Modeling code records
----
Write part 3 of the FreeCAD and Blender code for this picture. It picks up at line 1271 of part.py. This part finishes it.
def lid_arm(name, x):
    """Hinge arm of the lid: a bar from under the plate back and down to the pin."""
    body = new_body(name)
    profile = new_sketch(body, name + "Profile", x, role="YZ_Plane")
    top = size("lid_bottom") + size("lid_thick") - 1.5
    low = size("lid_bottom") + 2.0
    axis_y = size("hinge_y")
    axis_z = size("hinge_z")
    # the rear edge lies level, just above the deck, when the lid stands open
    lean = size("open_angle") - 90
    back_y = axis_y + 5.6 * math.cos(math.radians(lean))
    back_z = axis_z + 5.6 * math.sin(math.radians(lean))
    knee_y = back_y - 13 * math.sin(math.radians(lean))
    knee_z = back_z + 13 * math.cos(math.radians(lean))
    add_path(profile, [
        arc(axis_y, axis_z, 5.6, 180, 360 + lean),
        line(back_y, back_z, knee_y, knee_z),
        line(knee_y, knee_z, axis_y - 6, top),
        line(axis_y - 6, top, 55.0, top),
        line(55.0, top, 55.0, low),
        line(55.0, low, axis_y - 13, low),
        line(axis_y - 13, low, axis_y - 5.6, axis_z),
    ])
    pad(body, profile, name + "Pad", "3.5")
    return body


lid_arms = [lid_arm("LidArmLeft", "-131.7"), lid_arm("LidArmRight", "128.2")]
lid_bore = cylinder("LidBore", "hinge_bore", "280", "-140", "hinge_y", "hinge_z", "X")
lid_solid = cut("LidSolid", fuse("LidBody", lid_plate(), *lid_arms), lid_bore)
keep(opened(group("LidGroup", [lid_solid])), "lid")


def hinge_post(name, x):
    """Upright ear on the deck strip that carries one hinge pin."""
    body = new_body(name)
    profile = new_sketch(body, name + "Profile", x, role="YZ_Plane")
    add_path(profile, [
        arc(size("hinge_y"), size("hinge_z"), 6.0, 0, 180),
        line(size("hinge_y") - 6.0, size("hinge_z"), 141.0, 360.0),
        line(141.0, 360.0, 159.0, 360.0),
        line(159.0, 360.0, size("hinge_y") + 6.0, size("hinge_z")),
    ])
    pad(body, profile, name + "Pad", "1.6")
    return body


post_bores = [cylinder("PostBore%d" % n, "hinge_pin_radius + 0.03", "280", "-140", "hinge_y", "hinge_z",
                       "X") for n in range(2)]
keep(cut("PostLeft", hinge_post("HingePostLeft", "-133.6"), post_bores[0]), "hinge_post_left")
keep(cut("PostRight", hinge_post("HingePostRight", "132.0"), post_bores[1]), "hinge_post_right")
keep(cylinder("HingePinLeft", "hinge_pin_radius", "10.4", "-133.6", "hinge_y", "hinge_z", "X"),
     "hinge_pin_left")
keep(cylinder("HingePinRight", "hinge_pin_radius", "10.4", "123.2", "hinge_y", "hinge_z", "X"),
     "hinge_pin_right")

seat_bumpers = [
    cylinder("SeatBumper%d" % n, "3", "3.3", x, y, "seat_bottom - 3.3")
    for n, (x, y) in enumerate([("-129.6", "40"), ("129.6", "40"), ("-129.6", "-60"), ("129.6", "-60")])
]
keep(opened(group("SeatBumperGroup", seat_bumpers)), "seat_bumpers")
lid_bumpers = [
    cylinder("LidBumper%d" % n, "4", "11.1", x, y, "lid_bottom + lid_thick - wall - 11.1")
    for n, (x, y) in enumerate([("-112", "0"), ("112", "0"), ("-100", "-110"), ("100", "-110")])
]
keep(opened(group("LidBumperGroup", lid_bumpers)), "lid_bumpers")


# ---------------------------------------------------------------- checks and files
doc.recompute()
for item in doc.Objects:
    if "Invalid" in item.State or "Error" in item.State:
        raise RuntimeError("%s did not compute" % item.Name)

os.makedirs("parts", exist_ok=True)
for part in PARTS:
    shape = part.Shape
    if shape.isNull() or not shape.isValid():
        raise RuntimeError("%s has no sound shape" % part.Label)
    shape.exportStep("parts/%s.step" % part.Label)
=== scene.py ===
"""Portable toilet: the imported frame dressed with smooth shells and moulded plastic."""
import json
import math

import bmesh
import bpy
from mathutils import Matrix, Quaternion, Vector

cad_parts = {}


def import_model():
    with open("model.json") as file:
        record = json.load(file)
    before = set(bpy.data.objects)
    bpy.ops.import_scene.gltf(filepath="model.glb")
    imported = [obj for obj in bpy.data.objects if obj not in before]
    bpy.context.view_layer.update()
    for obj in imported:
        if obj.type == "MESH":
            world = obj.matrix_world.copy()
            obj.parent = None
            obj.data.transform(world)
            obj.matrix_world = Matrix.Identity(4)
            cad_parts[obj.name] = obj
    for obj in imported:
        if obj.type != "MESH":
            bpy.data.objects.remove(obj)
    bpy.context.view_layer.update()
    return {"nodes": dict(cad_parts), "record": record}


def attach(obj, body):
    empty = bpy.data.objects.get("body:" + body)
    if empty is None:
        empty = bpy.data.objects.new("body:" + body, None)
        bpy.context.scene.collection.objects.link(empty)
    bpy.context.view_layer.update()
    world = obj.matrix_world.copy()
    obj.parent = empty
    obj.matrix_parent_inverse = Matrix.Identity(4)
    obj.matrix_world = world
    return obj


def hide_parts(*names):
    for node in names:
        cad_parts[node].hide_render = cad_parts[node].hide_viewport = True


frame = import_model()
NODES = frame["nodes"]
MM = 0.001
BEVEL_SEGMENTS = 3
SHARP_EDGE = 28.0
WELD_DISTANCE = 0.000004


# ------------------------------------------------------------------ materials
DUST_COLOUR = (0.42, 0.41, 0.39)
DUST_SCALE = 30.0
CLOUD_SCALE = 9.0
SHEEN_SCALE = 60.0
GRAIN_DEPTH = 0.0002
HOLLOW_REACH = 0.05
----
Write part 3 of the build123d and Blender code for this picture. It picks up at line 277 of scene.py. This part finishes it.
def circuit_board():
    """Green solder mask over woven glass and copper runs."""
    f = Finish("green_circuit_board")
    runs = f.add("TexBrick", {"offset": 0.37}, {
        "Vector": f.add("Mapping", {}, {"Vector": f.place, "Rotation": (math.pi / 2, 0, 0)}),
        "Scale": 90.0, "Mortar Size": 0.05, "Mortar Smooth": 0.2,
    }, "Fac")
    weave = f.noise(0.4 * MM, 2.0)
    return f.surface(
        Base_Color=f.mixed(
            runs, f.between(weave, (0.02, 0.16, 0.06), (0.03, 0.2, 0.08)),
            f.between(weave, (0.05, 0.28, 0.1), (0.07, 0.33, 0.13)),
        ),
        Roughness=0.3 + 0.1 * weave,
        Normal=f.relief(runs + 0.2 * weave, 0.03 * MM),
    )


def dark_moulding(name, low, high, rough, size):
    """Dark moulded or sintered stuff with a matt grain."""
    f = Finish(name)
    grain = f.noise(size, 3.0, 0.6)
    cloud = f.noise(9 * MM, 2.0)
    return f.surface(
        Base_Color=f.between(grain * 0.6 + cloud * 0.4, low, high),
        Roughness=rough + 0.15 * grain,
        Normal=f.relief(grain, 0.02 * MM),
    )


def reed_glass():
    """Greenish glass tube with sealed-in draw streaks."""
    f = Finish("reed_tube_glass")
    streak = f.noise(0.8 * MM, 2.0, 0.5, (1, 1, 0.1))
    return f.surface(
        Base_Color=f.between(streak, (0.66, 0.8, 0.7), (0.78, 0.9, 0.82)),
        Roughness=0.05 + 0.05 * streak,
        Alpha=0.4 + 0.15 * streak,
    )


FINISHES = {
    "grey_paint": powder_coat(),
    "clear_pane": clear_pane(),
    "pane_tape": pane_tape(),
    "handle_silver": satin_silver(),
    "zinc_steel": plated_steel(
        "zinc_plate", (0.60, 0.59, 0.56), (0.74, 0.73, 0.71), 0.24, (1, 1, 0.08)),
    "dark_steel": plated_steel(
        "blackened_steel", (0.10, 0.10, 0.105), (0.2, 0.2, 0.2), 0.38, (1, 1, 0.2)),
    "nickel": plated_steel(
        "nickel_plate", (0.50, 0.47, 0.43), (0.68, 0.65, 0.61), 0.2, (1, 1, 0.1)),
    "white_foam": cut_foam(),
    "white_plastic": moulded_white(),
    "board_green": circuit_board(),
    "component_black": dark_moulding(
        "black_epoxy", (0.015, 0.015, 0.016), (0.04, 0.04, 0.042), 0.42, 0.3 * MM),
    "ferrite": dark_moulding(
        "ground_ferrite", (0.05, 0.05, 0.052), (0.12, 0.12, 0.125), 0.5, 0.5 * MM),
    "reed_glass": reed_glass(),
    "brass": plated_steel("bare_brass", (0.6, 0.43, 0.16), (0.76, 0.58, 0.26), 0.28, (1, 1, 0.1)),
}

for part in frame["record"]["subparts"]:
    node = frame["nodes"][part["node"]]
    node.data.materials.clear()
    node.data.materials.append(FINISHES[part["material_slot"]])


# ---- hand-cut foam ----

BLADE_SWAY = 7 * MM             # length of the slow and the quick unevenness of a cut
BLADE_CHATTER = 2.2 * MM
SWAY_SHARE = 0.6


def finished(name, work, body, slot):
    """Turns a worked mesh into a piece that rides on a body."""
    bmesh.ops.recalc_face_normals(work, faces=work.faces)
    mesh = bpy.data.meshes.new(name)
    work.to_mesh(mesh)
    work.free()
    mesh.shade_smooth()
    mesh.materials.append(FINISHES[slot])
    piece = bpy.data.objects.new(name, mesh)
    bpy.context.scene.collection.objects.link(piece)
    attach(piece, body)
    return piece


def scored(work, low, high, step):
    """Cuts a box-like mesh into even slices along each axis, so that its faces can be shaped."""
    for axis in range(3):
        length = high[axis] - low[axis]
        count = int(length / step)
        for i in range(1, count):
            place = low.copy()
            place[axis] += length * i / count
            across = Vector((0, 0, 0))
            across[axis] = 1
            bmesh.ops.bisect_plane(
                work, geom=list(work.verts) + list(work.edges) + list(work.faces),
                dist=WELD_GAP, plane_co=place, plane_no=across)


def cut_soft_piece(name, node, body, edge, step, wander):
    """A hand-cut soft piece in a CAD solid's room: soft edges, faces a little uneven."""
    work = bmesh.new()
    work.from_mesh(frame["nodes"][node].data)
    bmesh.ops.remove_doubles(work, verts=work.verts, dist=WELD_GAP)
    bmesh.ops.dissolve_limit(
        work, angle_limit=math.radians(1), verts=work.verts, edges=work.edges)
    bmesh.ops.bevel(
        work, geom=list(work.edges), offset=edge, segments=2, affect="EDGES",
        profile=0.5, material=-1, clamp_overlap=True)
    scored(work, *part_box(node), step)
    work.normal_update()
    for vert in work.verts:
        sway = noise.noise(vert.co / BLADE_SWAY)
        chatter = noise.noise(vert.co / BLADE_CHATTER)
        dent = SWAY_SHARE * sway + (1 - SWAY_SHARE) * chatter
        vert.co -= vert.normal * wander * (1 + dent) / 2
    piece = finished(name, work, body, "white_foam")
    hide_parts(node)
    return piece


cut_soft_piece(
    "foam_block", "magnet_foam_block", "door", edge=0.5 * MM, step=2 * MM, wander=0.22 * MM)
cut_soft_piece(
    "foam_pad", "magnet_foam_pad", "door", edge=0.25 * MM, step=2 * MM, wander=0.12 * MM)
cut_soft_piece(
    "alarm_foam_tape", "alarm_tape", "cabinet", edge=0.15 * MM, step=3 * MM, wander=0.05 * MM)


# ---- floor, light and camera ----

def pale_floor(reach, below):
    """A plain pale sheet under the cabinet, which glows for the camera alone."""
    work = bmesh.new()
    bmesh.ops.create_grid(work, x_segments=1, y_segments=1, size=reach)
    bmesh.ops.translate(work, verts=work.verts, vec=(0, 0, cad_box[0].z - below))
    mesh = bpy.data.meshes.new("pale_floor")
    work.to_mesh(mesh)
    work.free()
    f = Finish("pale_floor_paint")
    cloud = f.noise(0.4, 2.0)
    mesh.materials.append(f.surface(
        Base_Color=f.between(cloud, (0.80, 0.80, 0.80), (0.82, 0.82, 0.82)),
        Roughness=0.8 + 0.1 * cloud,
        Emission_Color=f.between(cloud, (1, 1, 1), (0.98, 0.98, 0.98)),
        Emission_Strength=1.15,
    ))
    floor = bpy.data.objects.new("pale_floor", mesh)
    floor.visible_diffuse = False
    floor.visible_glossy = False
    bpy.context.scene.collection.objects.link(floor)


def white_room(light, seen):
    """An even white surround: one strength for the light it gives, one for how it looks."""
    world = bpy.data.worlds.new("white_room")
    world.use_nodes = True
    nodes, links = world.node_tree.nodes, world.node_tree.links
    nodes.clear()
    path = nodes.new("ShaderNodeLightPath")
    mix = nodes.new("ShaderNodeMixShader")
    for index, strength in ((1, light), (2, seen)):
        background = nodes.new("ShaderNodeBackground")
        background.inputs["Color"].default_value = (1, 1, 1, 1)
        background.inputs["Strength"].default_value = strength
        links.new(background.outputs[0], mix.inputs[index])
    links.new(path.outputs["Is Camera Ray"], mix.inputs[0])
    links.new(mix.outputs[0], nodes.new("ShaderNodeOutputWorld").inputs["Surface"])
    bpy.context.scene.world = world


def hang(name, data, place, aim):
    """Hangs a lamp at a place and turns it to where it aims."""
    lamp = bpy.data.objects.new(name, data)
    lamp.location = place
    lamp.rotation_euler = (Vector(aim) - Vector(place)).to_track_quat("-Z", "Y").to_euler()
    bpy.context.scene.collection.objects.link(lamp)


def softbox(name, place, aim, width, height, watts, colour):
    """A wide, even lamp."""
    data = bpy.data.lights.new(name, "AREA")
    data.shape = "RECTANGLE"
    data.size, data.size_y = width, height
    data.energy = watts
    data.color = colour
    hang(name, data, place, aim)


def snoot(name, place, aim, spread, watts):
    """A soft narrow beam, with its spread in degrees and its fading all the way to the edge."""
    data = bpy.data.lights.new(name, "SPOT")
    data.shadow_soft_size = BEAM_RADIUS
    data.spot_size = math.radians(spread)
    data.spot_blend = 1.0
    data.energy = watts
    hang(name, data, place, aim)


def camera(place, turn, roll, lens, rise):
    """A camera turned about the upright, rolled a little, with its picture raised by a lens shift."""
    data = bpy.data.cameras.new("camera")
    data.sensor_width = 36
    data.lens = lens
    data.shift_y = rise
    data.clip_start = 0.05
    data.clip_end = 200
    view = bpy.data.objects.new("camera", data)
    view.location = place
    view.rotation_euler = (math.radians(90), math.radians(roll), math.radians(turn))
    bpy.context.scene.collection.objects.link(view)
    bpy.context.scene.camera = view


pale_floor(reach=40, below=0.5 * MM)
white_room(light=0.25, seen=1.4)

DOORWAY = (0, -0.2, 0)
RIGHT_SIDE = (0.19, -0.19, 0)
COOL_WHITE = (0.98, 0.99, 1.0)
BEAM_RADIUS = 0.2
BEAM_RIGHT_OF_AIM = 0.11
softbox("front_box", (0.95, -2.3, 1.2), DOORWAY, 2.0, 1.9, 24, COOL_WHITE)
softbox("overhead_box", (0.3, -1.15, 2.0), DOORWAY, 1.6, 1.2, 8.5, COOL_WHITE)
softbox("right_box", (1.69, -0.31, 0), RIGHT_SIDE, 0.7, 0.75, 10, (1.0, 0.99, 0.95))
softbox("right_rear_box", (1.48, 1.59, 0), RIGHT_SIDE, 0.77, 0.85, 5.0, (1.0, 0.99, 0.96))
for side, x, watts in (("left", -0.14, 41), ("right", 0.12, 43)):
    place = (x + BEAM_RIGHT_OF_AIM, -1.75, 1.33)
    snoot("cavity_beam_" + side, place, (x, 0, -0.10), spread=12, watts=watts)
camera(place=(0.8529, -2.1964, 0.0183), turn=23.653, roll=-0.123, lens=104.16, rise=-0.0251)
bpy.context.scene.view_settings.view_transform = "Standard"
----
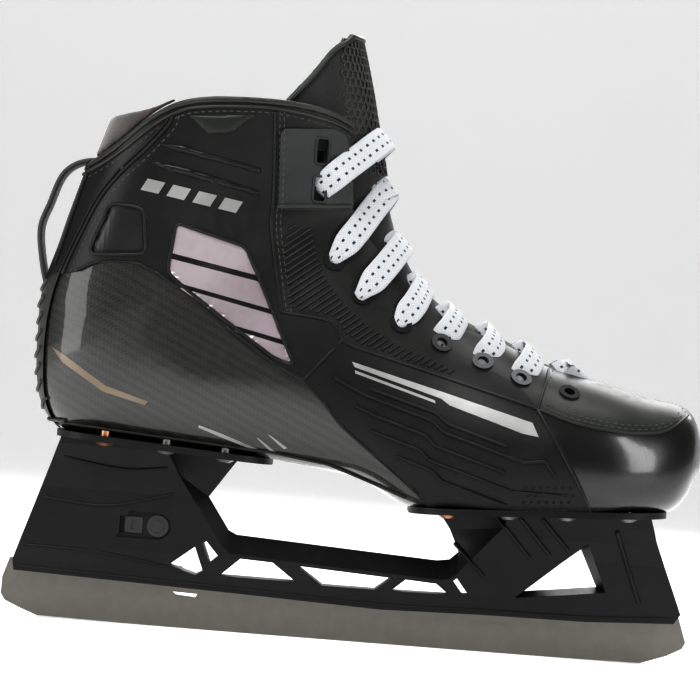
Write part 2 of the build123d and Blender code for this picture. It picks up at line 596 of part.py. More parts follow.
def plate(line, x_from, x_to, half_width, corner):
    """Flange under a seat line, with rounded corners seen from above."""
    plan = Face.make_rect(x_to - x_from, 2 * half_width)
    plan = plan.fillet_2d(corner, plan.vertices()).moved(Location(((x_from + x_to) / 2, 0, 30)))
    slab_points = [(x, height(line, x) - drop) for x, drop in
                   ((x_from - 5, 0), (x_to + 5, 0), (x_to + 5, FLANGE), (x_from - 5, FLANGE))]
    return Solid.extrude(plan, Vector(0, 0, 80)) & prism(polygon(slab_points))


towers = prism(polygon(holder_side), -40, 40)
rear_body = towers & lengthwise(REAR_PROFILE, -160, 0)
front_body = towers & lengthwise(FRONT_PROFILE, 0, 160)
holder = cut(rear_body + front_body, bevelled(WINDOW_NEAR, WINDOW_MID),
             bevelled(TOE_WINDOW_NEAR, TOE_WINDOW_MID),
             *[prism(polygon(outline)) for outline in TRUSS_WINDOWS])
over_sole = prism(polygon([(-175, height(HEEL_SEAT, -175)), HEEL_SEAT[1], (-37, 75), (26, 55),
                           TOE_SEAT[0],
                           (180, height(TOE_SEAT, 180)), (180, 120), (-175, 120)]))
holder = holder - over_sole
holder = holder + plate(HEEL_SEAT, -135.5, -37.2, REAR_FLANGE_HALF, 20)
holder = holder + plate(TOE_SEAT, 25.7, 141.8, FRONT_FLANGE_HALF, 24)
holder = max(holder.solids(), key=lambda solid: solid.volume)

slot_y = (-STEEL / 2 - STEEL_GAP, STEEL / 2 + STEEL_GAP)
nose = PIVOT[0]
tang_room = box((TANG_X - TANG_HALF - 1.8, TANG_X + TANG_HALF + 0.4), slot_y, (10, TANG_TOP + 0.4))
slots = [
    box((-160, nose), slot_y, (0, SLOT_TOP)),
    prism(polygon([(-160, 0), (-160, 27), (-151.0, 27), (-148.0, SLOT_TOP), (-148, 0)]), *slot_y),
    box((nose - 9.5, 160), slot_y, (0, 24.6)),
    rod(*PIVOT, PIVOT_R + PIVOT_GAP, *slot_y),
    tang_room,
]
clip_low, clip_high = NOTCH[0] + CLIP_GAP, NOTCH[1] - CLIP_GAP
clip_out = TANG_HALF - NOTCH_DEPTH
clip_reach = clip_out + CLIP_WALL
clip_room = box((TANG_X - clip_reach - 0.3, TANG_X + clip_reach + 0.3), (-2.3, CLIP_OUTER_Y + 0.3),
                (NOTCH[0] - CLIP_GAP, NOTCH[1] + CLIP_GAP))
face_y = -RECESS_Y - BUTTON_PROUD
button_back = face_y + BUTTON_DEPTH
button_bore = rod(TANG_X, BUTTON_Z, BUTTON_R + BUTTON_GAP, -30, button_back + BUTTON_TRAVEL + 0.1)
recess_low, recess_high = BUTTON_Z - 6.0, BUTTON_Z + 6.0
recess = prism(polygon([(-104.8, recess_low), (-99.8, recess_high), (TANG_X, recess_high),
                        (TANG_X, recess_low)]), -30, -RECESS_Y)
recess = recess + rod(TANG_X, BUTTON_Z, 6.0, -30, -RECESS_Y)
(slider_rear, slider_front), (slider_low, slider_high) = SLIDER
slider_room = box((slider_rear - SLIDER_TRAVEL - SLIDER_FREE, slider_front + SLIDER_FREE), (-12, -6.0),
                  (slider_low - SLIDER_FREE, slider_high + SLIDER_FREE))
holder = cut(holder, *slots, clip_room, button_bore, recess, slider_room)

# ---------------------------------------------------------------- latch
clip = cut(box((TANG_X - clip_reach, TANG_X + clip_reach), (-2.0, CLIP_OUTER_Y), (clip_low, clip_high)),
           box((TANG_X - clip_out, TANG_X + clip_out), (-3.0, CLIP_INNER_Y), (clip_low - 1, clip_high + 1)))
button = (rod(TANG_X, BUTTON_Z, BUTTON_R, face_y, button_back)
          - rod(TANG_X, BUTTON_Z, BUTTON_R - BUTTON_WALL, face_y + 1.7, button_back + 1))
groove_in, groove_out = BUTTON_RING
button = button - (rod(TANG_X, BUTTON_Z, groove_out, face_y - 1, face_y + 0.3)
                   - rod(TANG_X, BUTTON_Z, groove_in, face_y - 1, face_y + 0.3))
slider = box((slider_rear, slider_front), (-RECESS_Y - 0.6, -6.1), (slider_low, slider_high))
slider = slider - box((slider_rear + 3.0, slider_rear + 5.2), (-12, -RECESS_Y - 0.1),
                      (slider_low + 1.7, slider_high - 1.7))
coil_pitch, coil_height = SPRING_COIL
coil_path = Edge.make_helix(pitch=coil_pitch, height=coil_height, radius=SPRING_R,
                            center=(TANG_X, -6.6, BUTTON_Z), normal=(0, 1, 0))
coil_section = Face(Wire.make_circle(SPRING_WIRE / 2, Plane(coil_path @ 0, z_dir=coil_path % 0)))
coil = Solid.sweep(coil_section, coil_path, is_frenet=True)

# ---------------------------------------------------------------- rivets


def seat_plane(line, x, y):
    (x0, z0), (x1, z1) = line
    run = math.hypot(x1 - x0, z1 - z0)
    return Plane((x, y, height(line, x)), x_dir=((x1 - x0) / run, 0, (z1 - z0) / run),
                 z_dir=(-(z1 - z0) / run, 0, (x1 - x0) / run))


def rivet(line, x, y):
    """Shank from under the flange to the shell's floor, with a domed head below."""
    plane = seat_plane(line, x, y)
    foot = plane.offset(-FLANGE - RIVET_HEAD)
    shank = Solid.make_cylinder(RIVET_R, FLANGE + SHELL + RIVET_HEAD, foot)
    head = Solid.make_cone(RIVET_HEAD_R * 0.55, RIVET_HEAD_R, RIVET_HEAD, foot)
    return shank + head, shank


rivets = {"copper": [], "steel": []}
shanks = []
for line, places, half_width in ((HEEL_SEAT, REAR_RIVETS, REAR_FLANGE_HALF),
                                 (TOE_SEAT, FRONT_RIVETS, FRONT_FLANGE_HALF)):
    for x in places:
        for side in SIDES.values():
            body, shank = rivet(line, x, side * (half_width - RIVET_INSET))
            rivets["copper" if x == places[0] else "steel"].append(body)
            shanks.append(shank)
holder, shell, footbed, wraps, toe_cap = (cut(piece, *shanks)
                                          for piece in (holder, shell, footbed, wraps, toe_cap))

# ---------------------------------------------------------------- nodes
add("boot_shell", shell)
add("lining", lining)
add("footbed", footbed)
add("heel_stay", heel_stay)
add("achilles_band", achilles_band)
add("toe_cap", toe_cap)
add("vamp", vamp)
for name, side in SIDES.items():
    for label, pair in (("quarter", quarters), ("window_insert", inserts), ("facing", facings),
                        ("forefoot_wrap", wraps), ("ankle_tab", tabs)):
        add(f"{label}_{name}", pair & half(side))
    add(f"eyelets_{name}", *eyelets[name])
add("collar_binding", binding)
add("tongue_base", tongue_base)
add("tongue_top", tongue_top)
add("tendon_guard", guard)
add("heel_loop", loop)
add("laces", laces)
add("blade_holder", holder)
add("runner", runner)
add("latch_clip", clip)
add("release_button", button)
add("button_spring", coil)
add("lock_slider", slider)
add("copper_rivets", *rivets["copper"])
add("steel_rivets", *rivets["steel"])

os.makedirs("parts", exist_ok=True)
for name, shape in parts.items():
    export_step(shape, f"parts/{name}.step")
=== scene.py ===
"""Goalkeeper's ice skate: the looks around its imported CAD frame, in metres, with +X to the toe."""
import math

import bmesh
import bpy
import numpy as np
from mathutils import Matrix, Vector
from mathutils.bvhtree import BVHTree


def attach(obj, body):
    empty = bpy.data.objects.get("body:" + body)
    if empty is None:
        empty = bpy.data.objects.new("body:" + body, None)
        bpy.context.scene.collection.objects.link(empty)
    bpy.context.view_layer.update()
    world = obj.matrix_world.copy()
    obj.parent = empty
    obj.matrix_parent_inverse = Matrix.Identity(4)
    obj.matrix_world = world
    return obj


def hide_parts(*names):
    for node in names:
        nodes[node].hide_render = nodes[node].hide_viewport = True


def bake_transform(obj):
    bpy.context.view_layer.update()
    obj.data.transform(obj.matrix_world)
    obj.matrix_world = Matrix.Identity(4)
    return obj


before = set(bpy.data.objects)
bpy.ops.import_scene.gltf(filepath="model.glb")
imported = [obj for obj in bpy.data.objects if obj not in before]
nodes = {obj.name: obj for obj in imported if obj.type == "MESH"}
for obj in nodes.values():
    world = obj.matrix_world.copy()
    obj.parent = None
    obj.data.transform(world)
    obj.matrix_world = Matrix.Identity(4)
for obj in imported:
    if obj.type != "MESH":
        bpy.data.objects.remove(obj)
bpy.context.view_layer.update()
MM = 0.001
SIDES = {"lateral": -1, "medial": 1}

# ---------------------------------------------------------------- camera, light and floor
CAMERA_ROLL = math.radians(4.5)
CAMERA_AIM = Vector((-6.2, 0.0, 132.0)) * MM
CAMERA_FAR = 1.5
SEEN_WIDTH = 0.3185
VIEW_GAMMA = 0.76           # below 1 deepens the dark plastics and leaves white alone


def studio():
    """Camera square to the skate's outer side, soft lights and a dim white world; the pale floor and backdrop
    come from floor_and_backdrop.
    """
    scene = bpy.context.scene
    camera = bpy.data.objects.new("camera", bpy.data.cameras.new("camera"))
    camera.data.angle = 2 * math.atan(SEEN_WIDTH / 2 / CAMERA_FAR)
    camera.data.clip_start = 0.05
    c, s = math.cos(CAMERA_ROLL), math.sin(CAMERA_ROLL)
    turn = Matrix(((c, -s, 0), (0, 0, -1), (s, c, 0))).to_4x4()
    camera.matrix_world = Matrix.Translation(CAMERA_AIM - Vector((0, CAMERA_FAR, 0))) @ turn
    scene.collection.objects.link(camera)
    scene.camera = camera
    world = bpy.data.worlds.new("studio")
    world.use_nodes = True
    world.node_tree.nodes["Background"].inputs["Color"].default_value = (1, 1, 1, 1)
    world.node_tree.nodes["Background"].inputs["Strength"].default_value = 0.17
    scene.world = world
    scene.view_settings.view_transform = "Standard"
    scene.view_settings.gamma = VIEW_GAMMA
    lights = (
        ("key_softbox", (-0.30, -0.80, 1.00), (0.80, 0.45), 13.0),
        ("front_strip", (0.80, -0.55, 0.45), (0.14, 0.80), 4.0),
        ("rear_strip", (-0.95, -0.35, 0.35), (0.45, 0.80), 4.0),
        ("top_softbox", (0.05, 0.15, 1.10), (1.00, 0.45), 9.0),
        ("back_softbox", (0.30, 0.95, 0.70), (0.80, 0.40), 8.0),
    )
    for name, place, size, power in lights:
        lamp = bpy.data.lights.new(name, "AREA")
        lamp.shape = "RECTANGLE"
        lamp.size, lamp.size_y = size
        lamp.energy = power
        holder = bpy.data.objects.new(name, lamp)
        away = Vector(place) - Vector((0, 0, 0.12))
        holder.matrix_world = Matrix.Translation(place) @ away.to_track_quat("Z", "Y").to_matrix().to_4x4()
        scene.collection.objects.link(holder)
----
#### [TASK DIRECTIONS]
Exactly the lines from the one holding "if shape.isNull() or" through the one holding "cad_parts[node].hide_render = cad_parts[node].hide_viewport" should be printed, ends included.

#### [SOLUTION FOR THIS EXERCISE]
    if shape.isNull() or not shape.isValid():
        raise RuntimeError("%s has no sound shape" % part.Label)
    shape.exportStep("parts/%s.step" % part.Label)
=== scene.py ===
"""Portable toilet: the imported frame dressed with smooth shells and moulded plastic."""
import json
import math

import bmesh
import bpy
from mathutils import Matrix, Quaternion, Vector

cad_parts = {}


def import_model():
    with open("model.json") as file:
        record = json.load(file)
    before = set(bpy.data.objects)
    bpy.ops.import_scene.gltf(filepath="model.glb")
    imported = [obj for obj in bpy.data.objects if obj not in before]
    bpy.context.view_layer.update()
    for obj in imported:
        if obj.type == "MESH":
            world = obj.matrix_world.copy()
            obj.parent = None
            obj.data.transform(world)
            obj.matrix_world = Matrix.Identity(4)
            cad_parts[obj.name] = obj
    for obj in imported:
        if obj.type != "MESH":
            bpy.data.objects.remove(obj)
    bpy.context.view_layer.update()
    return {"nodes": dict(cad_parts), "record": record}


def attach(obj, body):
    empty = bpy.data.objects.get("body:" + body)
    if empty is None:
        empty = bpy.data.objects.new("body:" + body, None)
        bpy.context.scene.collection.objects.link(empty)
    bpy.context.view_layer.update()
    world = obj.matrix_world.copy()
    obj.parent = empty
    obj.matrix_parent_inverse = Matrix.Identity(4)
    obj.matrix_world = world
    return obj


def hide_parts(*names):
    for node in names:
        cad_parts[node].hide_render = cad_parts[node].hide_viewport = True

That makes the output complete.